In 2015, the North as a whole provided almost 80 percent of the total votes that saw Muhammadu Buhari, the then presidential candidate of the All Progressives Congress to victory.
The Northwest alone accounted for more than nine million of Buhari’s 16 million votes that came from the North while more than half of the Northwest votes came from Kano and Kaduna states.
It follows therefore, that Buhari’s chances of securing reelection in 2019 are hinged solely on his ability to retain his populist superiority in the Northwest particularly in the two northwestern states of Kano and Kaduna.
Repeating this feat is becoming less feasible for a number of reasons: chief among which is that the factors that would shape 2019 elections are fundamentally far apart from those that determined the 2015 polls. This time around, the main contest for the presidency is going to be between Buhari and Atiku Abubakar; both strong northerners, both Muslims and both Fulani.
In addition to this and more worrying, is that the current administrations of the two swing states of Kano and Kaduna, have in the last three and a half years inflicted more damage than good to the APC and President Buhari’s integrity and by implication, to the electoral chances of the President.
The embarrassing bribery scandal currently involving Kano state governor Ganduje is most certainly going to reflect negatively on Buhari and APC’s 2019 performance.
The President must come clean with the Ganduje affair if he still keeps the hope of retaining the Kano votes. This he can do by openly distancing himself from Ganduje, condemning the act and ordering a thorough investigation into the matter.
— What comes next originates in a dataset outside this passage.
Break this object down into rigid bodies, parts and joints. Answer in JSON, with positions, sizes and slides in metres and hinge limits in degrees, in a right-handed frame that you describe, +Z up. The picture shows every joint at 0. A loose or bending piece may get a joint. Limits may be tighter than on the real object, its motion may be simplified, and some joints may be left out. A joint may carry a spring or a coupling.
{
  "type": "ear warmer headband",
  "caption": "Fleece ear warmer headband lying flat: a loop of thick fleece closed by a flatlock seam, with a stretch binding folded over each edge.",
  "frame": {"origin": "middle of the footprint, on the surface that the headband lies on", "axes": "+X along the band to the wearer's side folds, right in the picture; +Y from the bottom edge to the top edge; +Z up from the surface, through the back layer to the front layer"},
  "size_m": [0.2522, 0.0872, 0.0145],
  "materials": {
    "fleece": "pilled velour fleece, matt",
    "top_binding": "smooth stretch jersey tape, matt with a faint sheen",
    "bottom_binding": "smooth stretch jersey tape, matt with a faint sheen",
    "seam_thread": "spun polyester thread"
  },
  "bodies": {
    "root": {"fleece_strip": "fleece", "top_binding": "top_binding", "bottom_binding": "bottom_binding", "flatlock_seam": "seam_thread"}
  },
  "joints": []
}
Anything short of these would certainly affect his popularity with the Kano people which is already waning.
The situation is worse in Kaduna where already voter discontent is palpable and escalating as a result of governor Nasir elrufai’s reckless handling of affairs of government.
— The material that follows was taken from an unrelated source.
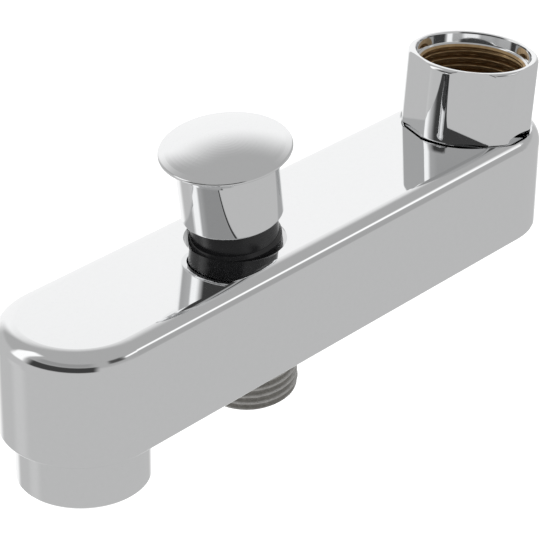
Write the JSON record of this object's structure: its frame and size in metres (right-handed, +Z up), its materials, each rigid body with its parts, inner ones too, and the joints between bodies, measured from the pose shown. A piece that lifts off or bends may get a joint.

Since coming to power in 2015, elrufai has dragged the APC in the state into many embarrassing situations with unending confrontations with established traditional institutions, the state civil service and about everyone that matter in the state.
In Kaduna, Buhari must also dig in by moving fast to pacify the mounting anger among the citizens particularly the aggrieved workers, the clerics and ulama, traditional rulers and elders of the state.
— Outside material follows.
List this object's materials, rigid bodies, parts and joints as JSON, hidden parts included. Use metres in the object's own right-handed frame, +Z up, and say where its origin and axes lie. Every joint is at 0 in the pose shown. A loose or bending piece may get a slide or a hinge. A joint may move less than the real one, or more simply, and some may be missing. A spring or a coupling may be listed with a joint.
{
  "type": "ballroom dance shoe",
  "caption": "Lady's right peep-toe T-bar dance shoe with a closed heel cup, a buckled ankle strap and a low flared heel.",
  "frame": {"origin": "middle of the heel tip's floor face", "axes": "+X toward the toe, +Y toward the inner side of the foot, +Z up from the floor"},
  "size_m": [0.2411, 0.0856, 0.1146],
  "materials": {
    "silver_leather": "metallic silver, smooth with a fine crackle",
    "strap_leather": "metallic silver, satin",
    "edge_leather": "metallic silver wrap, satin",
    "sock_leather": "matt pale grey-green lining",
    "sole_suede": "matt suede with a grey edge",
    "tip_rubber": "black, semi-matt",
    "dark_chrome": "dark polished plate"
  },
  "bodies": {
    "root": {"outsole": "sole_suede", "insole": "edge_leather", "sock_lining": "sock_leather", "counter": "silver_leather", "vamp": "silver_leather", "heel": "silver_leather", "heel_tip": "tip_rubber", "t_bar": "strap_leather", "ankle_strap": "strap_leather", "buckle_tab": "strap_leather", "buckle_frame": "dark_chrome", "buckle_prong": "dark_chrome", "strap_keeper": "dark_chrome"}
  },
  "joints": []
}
By way of suggestion, he can assign the responsibility of reaching out to these classes of aggrieved persons to a responsible Kaduna opinion leader who is genuinely respected across board.
Here on Buhari loyalist, Sani Shaaban stands out; he possesses the needed charm, the necessary integrity and the required determination to carry out urgent interventions to mend the broken fences and clog the widening gap between the APC and the Kaduna voter.
The President should first see through the smokescreen in Kaduna state in order to reclaim his fast fizzling populism resulting from the direct actions of elrufai and other self-acclaimed political stakeholders.
He must wake to the reality that unless he brings on board such critical political players who wield considerable influence on the public, he risks losing the massive support he enjoys in the state.
Instructively, Shaaban who was deliberately and mischievously schemed out of the political arrangement prior to the APC primaries, is incidentally the head cornerstone that the builder has refused.
Other flash areas that President Buhari must concentrate on include the resurgence of the Boko Haram insurgency in the North East worsened by the disabling situations in the Internally Displaced Camps and the rampant and pervading poverty across the region.
Buhari must reclaim his statesmanship by restructuring his current security apparatus, looking deeply into allegations of corruption against the military hierarchy and checking out the burning issue of deployment of inefficient, ineffective and obsolete weaponry in the battle.
Accordingly, he must quickly be seen to be moving decisively to turn the dilapidation in the IDP camps and the general infrastructure decay in the Northeast as well as tackling the excruciating poverty across the entire region.
These steps so far seem to be the only remaining opportunity available to Buhari and the APC if the must retain that legendary political supremacy in the North as the hands of the clock tick steadily towards 2019.